When you think about it, it really is ludicrous on the part of any government to sell a public bridge to a private entity. A former Ontario government made that same mistake when it sold a public highway to a private entity. Now everyone—taxpayers and motorists alike are suffering as a result of those former stupid governments.

In my opinion, there is no man more wretched in character than one who considers his interests over that of his fellow man. This man has been portrayed as an  influenced capitalist who seeks tax breaks in order to continue living his lifestyle, and a monopolist who wants to avoid competition—typical of greedy people. He definitely is not a human being deserving of our sympathy.

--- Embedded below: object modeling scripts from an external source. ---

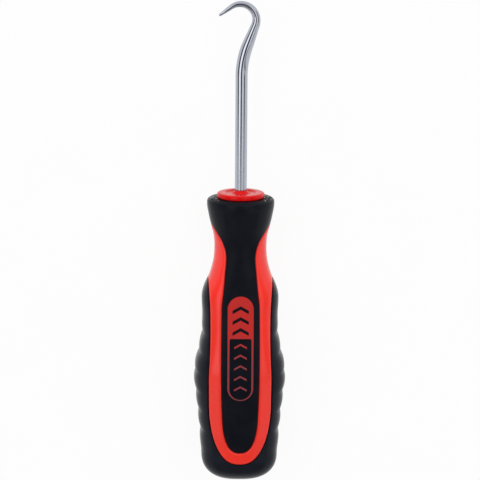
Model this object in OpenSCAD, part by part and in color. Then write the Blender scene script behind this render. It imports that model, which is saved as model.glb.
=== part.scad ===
// Bent hook tool: a polished steel bar with a tapered hook, in a two-material handle.
// A hard red core shows as a flange disc, a neck and two U-shaped bands.
// Soft black rubber is moulded over it as a nose grip with two tongues and as a ridged palm grip.
// Each piece is drawn standing on the butt, its front towards -Y, and is then laid on its back.

/* [Handle] */
// Length of the handle, from the butt to the top of the flange disc
handle_l = 98.5; // [95:0.5:104]
// Width of the plain butt end, where its dome begins
butt_w = 25.7; // [23:0.1:27]
// Height of the domed butt
dome_h = 9.5; // [6:0.1:12]
// Width over the ridges at the fullest part of the palm
palm_w = 30.9; // [28:0.1:34]
// Width at the waist, between the palm and the shoulder
waist_w = 25.3; // [23:0.1:27]
// Width of the shoulder, where the side pads end
shoulder_w = 25.8; // [24:0.1:28]
// Diameter of the neck
neck_d = 17.4; // [15:0.1:20]
// Diameter of the nose collar
collar_d = 22.4; // [20:0.1:25]
// Rounding of the collar's top edge
collar_round = 1.2; // [0.8:0.1:2.4]
// Depth from front to back, as a share of the width, at the palm
palm_depth_ratio = 0.82; // [0.75:0.01:1]
// Thickness of the rubber over the core
rubber_t = 2.2; // [1.5:0.1:3]

/* [Flange disc] */
// Diameter of the red disc that closes the nose
disc_d = 15.8; // [13:0.1:18]
// How far the disc stands above the collar
disc_h = 1.8; // [1:0.1:3]
// Rounding of the disc's edges
disc_round = 0.6; // [0.2:0.1:0.8]
// Dish in the top of the disc, around the bar
dish_h = 0.5; // [0.1:0.1:0.8]

/* [Palm ridges] */
// Number of ridges on each side
ridge_count = 5; // [3:6]
// Distance from one valley between ridges to the next
ridge_pitch = 6.65; // [5:0.05:7]
// Depth of the valleys
ridge_h = 0.55; // [0.2:0.05:0.8]
// Height of the lowest valley above the butt
ridge_start = 18; // [16:0.1:19]
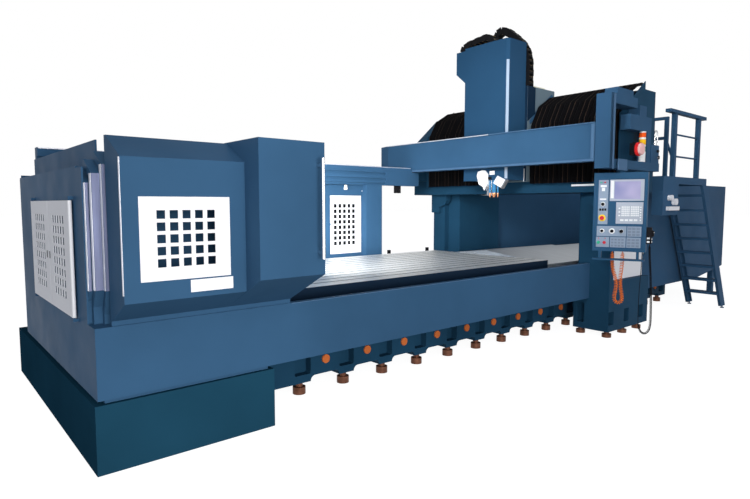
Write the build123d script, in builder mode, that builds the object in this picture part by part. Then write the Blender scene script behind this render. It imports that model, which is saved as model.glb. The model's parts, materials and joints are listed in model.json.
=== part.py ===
from build123d import *
import math
import os

# A double-column gantry machining center with a long moving table.
# Millimetres. X runs along the table, Y across the machine (the operator's side is -Y), Z is up.
# The origin is on the floor, under the spindle line, on the middle row of levelling feet.

# Clearances
running_gap = 0.3        # a sliding piece over its guide
free_gap = 8.0           # pieces that pass each other
sheet = 12.0             # folded sheet-metal guards, with their stiffening folds

# Table and its travel
table_length = 4300.0
table_travel = 4100.0
table_right_end = 100.0
table_half_width = 1100.0
table_top = 1110.0
table_thickness = 230.0
slot_pitch = 180.0
slot_margin = 200.0
slot_count = 2 * int((table_half_width - slot_margin) / slot_pitch) + 1
slot_width = 24.0
slot_depth = 46.0
slot_foot_width = 42.0
slot_foot_height = 18.0
table_left = table_right_end - table_length

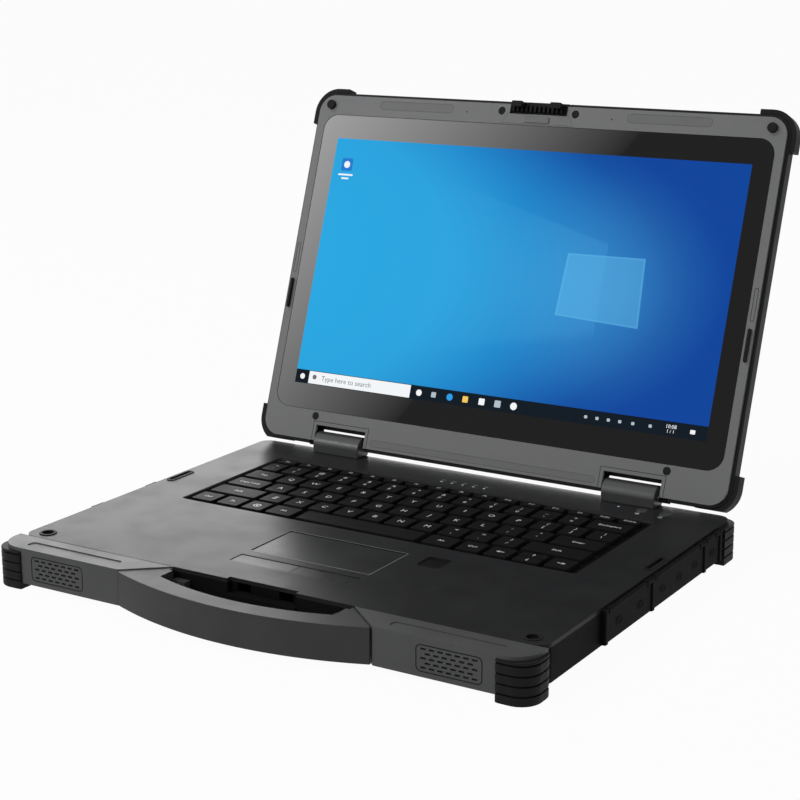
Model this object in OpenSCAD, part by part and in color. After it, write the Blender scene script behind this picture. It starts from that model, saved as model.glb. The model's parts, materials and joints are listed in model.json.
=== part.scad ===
/* [Base] */
// Width of the base across its deck
base_w = 352; // [345:1:430]
// Depth of the base from the deck's front seam to its rear edge
base_d = 250; // [248:1:300]
// Height of the case, without the bumpers' standing ribs
case_h = 21.8; // [20:0.2:27]
// Height of the bumpers' feet under the case
foot_h = 3.7; // [2.5:0.1:6]
// Wall thickness of the bottom case
case_wall = 2.2; // [1.6:0.1:2.6]
// Thickness of the deck panel
deck_t = 2.4; // [1.8:0.1:2.6]
// Corner radius of the base
base_corner_r = 8; // [4:0.5:10]

/* [Front] */
// Depth of the front rails in front of the deck
rail_d = 20.4; // [18:0.2:25]
// Half distance between the rails at the deck's front seam
rail_inner_x = 61.6; // [55:0.2:66]
// Half distance between the rails at their front faces
rail_front_x = 85.8; // [80:0.2:95]
// Radius of the rails' outer corner
rail_corner_r = 16; // [10:1:18]
// Width of a front bumper
bumper_w = 21; // [18:0.5:26]
// Thickness of the bumpers outside the case
bumper_out = 3.6; // [2.5:0.1:5]
// Depth of the grooves between the bumpers' ribs
rib_groove = 1.5; // [0.4:0.1:1.6]
// How far the handle's front face bulges past the rails
handle_bulge = 17.8; // [12:0.2:26]
// Thickness of the handle's grip, front to back
handle_t = 12.6; // [10:0.2:15]
// Gap at the handle's ends
handle_gap = 1.2; // [0.4:0.1:1.5]
// Width of the speaker grille
grille_w = 41.4; // [36:0.2:46]
// Height of the speaker grille
grille_h = 14.5; // [10:0.5:16]
// Distance from the middle of the machine to the middle of a grille
grille_x = 131.7; // [128:0.1:133]

/* [Keyboard] */
// Distance between letter keys along a row
key_pitch = 18.8; // [18:0.1:19.05]
// Distance between rows of keys
row_pitch = 19.05; // [18.4:0.05:19.3]
// Height of a function key's cell
half_row = 10.6; // [9.6:0.1:11]
// Gap between neighbouring keys
key_gap = 3; // [2.6:0.1:3.6]
// Height of the keys' tops above the deck
key_rise = 0.4; // [0:0.1:0.6]
// Travel of a key
key_travel = 1.6; // [1:0.1:1.6]
// Height of a key cap
key_h = 3.6; // [3.2:0.1:3.8]
// Clearance round a key in the keyboard frame
key_clear = 0.35; // [0.3:0.05:0.5]
// Distance from the deck's front seam to the keyboard well
well_y = 106.8; // [104:0.2:108]
// Margin of the well in front of the keys
well_front = 1.7; // [1.2:0.1:3]
// Margin of the well behind the function keys
well_back = 3.3; // [1.2:0.1:4]
// Margin of the well left of the keys
well_left = 3.5; // [1.2:0.1:8]
// Margin of the well right of the keys
well_right = 4.8; // [1.2:0.1:5]
// Corner radius of the well
well_r = 2; // [1:0.5:3]

/* [Controls] */
// Width of the touchpad
pad_w = 82.8; // [70:0.2:100]
// Depth of the touchpad
pad_d = 41.9; // [36:0.1:46]
// Distance from the deck's front seam to the touchpad
pad_y = 46.2; // [44:0.2:50]
// Depth of a touchpad button
pad_button_d = 12.5; // [10:0.5:14]
// Distance from the deck's front seam to the touchpad buttons
pad_button_y = 25.9; // [20:0.1:28]
// Travel of a touchpad button
pad_button_travel = 0.6; // [0.3:0.1:1]
// Width of the fingerprint sensor
finger_w = 15.2; // [12:0.2:18]
// Depth of the fingerprint sensor
finger_d = 17; // [12:0.2:18]
// Diameter of a round deck button
round_button_dia = 7.6; // [6:0.1:9]
// Travel of a round deck button
round_button_travel = 0.8; // [0.4:0.1:1.2]
// Clearance round a part that moves in the deck
move_clear = 0.25; // [0.2:0.05:0.4]

/* [Lid] */
// Angle between the lid and the deck as the lid stands open
lid_open = 109.5; // [90:0.5:120]
// Distance from the base's sides in to the bezel's sides
lid_side_inset = 2.1; // [0.5:0.1:6]
// Distance from the deck's front seam back to the bezel's latch edge when the lid is shut
lid_front_inset = 2.16; // [0.5:0.02:6]
// Thickness of the lid from the bezel's face to its back
lid_t = 11; // [10:0.1:14]
// Thickness of the bezel
bezel_t = 2; // [1.6:0.1:2.2]
// Corner radius of the bezel
bezel_r = 12; // [8:0.5:16]
// Border of the lid cover that shows round the bezel
lid_border = 2.2; // [1.5:0.1:3]
// Wall of the lid cover
lid_wall = 1.8; // [1.4:0.1:2.2]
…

I am tempted to call Manual Moroun an asshole but in doing so I would be doing a disservice to the use of the word because an asshole is an important part of the every living thing which is a hell of a lot more than can be said about the stingiest businessman in the Western Hemisphere.

UPDATE November 7, 2012. 
 
Michigan voters voted in favour of the Second bridge being built by the Canadians against the wishes of Manual Moroun who owns the first bridge.